Таким образом, через несколько месяцев собранная из многочисленных альтернативных
источников, сопоставленная, опровергнутая или подтвержденная информация превращалась в
системную базу данных и позволяла ответственно информировать Центр по всему кругу
интересовавших его вопросов. Эта работа не прекращалась ни на один день и продолжалась все
пять лет моей командировки.

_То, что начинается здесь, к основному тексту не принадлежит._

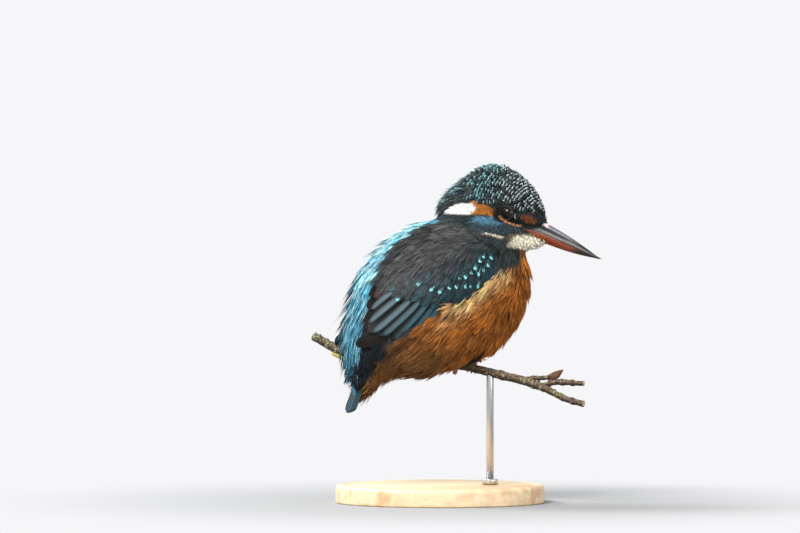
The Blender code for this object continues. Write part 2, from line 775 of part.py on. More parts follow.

Случалось, что я отправлялся на несколько дней куда-то по стране
или в столицу, но материалы все равно собирались, и, вернувшись, я непременно их обрабатывал
и перепроверял.
Этот труд не был для меня однообразным и утомительным, он имел свой вкус и азарт.
Особенность провинции, в плане сбора информации, заключалась в относительной слабости
местной цензуры. Здесь можно было обнаружить такие данные, которые ни при каких
обстоятельствах не могли стать предметом гласности в Тегеране. Информация, поступавшая в эти
годы из консульства, внимательно изучалась в Москве52.
Вот так! Все абсолютно легально, и никаких тебе агентурных встреч по ночам на кладбище.
Второе, что я сделал, — сочинил марш генерального консульства. Мне неожиданно пришла в
голову мысль: у кого только в нашей стране нет своих маршей?! У монтажников — есть, у
сталеваров — есть, хлеборобов, скотоводов, ткачих, поварих, парашютистов, хоккеистов,
практически у всех! А у работников консульской службы до сих пор нет! Следовало немедленно
исправить этот пробел. По законам жанра слова должны были быть доходчивыми, музыка —
бравурной. Сказано — сделано, и вскоре песня «пошла в народ» и «народ песню принял»!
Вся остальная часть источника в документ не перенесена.